Hero of the Month: Andy Devine

Heavy set, scratchy voice Andy Devine is not the first person that comes to mind when you think of a serial hero but he did make one serial appearance in the early thirties.  A college football star, he began his film career in the late twenties as a regular in the popular Collegians two real comedies.  With the coming of sound Devine thought his acting career was over due to his voice, which was the result of a childhood accident.  One story has it that he was so depressed over feeling that he couldn’t act any more that he tried to kill himself by sticking his head in his oven only to discover his landlord had turn off his gas.

True or not, Devine did make the transition to talkies where he had a long career as a comedic character actor and westen sidekick.  But before that Devine made his only serial playing hero Kenneth Harlan’s first mate/ sidekick, helping the heroine keep an African radium mine out of the hands of a group of unscrupulous claim jumpers in Universal’s Danger Island (1931).  Other early thirties films include the first version of Destry Rides Again (1932) starring Tom Mix, W. C. Fields’ The Gift of Gab (1934) and Universal’s Chinatown Squad (1935), a standard crime drama that was included in the studio’s Shock Theater package of horror films syndicated to TV in the fifities.

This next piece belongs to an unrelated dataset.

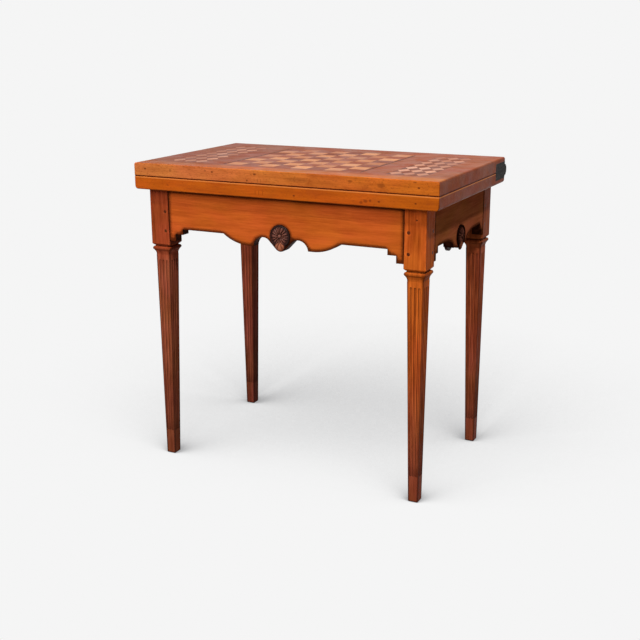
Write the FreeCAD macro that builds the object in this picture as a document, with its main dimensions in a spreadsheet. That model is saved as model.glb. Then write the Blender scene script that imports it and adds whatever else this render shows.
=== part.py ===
import FreeCAD, Part
import math
import os
import Sketcher

# A games table with a folding top. The top leaf is inlaid with a chessboard and opens on two
# iron hinges. The back left leg swings out on a wooden knuckle hinge to carry the open leaf.
# X runs to the right, Y to the back and Z up, in millimetres. The origin is on the floor under
# the middle of the closed table, hinges included.

Vec = FreeCAD.Vector
doc = FreeCAD.newDocument("games_table")

# The driving sizes, written once each.
SIZES = (
    # top
    ("table_wide", 786),
    ("table_deep", 477),
    ("table_high", 760),
    ("leaf_thick", 31.8),
    ("leaf_gap", 0.3),
    ("leaf_arris", 1.2),
    ("upper_leaf_worn", 5),
    ("lower_leaf_worn", 8),
    ("overrun", 5),
    # inlay in the upper leaf
    ("inlay_deep", 2),
    ("board_side", 344.8),
    ("string_gap", 4.6),
    ("string_wide", 4),
    ("lozenge_panel_margin", 57),
    ("lozenge_panel_wide", 96),
    # baize on the two playing faces
    ("baize_margin", 45),
    ("baize_bed_deep", 1.5),
    ("baize_thick", 1.2),
    # iron hinges let into the ends of the leaves
    ("pivot_behind", 0.4),
    ("disc_radius", 14.5),
    ("disc_room", 0.5),
    ("plate_thick", 5),
    ("plate_long", 75),
    ("upper_plate_tall", 21.5),
    ("lower_plate_tall", 19),
    ("disc_gap", 0.1),
    ("rivet_radius", 3),
    ("rivet_clear", 0.05),
    # where the frame stands under the lower leaf
    ("inset_front", 15),
    ("inset_side", 32.5),
    ("inset_back", 3.1),
    # legs
    ("block_side", 52.2),
    ("block_drop", 139.6),
    ("block_chamfer", 4),
    ("quirk_side", 41),
    ("quirk_tall", 3),
    ("astragal_side", 51),
    ("astragal_tall", 9.5),
    ("astragal_radius", 5.4),
    ("astragal_proud", 3),
    ("cove_side", 46),
    ("cove_tall", 14),
    ("shaft_side", 39),
    ("foot_side", 24.2),
    ("foot_chamfer", 2),
    ("foot_out", 4.6),
    ("flute_radius", 3.7),
    ("flute_deep", 1),
    ("flute_below_cove", 12),
    ("flute_foot_up", 66),
    # aprons and their tenons
    ("apron_thick", 25),
    ("apron_setback", 0.6),
    ("apron_drop", 94.5),
    ("tenon_in", 8.6),
    ("tenon_thick", 9),
    ("tenon_long", 26),
    ("tenon_room", 1),
    ("tenon_top", 12),
    ("apron_tenon_tall", 100),
    ("rail_tenon_tall", 70),
    ("peg_radius", 4),
    ("peg_clear", 0.05),
    ("peg_long", 22),
    ("peg_from_corner", 41.5),
    ("apron_peg_upper", 54),
    ("apron_peg_lower", 102),
    ("rail_peg_upper", 30),
    ("rail_peg_lower", 66),
    ("plug_radius", 2.2),
    ("plug_long", 20),
    ("plug_from_corner", 23),
    ("plug_drop", 25),
    # lower edge of the front apron, from its middle outwards and down from its top
    ("ear_drop", 125),
    ("front_ear_wide", 18),
    ("front_step_wide", 21),
    ("front_step_drop", 108),
    ("front_rise_end", 154),
    ("front_hump_out", 85),
    ("front_hump_in", 72),
    ("front_hump_drop", 118),
    ("front_rise_radius", 113),
    ("front_scallop_at", 45),
    ("front_scallop_radius", 25.5),
    ("front_throat_radius", 20),
    ("front_throat_at", 30.6),
    ("front_throat_drop", 100.6),
    ("front_tongue_at", 11.9),
    ("front_tongue_drop", 120),
    ("front_tongue_radius", 16.5),
    # lower edge of the side aprons
    ("side_ear_wide", 13),
    ("side_step_wide", 13),
    ("side_step_drop", 109.5),
    ("side_arch_end", 109.5),
    ("side_arch_radius", 143),
    ("side_turn_at", 58),
    ("side_turn_drop", 104.1),
    ("side_turn_radius", 17.5),
    ("side_cusp_at", 45),
    ("side_cusp_drop", 118.7),
    ("side_tongue_at", 33),
    ("side_tongue_radius", 81.3),
    # carved rosettes, with a small fan below each
    ("front_rosette_drop", 88),
    ("front_fan_drop", 111),
    ("side_rosette_drop", 97),
    ("side_fan_drop", 117),
    ("rosette_radius", 26.3),
    ("rosette_base", 2.5),
    ("rosette_rim_high", 5),
    ("rosette_rim_wide", 3),
    ("petal_high", 5.6),
    ("petal_tip", 23),
    ("petal_valley", 17),
    ("petal_top", 6.5),
    ("boss_radius", 4.2),
    ("boss_high", 6.4),
    ("fan_high", 4.6),
    ("fan_tip", 14),
    ("fan_valley", 11),
    ("fan_top", 5),
    ("backing_half_wide", 21.5),
    ("backing_drop", 114.5),
    ("backing_rise", 26),
    ("backing_thick", 7),
    # back rails, the knuckle hinge and the swing leg
    ("fly_rail_thick", 22),
    ("inner_rail_thick", 20),
    ("fly_rail_gap", 2.4),
    ("knuckle_x", 15),
    ("knuckle_shoulder", 0.5),
    ("finger_gap", 0.3),
    ("knuckle_pin_radius", 3),
    ("knuckle_pin_clear", 0.05),
    ("knuckle_pin_end", 1.5),
    ("swing_clear", 0.4),
    ("swing_top_clear", 0.3),
    ("lap_thick", 12),
    ("dovetail_deep_end", 18),
    ("dovetail_root", 12),
    # glue blocks inside the frame
    ("corner_block_side", 22),
    ("corner_block_top", 15),
    ("corner_block_tall", 75),
    ("top_block_side", 20),
    ("top_block_long", 70),
    ("front_block_spacing", 180),
    ("side_block_spacing", 130),
)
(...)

Devine would go on to appear in such popular films as the original version of A Star Is Born (1938),  John Ford’s Stagecoach (1939) and Ali Baba and the Forty Thieves (1943).  In the late forties Devine would become a regular in Roy Rogers films like Song of the Sierras (1946), Bells of San Angelo (1947) and Under California Stars (1948).  The fifties were a big transition for the portly actor.  He would become a TV star as Jingle Jones, sidekick on the popular show Wild Bill Hickcock and he also took over the hosting duties of Smilin’ Ed’s Gang for original host Ed McConnell, which became Andy’s Gang, which became one of the most popular kids shows of the fifties.

Devine continued into the sixties with work in such films as The Man Who Shot Liberty Valance (1962) and It’s a Mad, Mad, Mad, Mad World (1963), as well as a semi-regular role on the TV show Flipper.  His most interesting TV appearance for me from this time was an unbilled cameo as the real Santa Claus popping out of a sky scraper window to chat for a minute with Adam West and Burt Ward on Batman.  In the seventies his career shifted again as he became a popular voice actor in the animated films Robin Hood (1973) and The Mouse and His Child (1977).  Not a bad way cap a career for a man who thought his voice wasn’t good enough for film.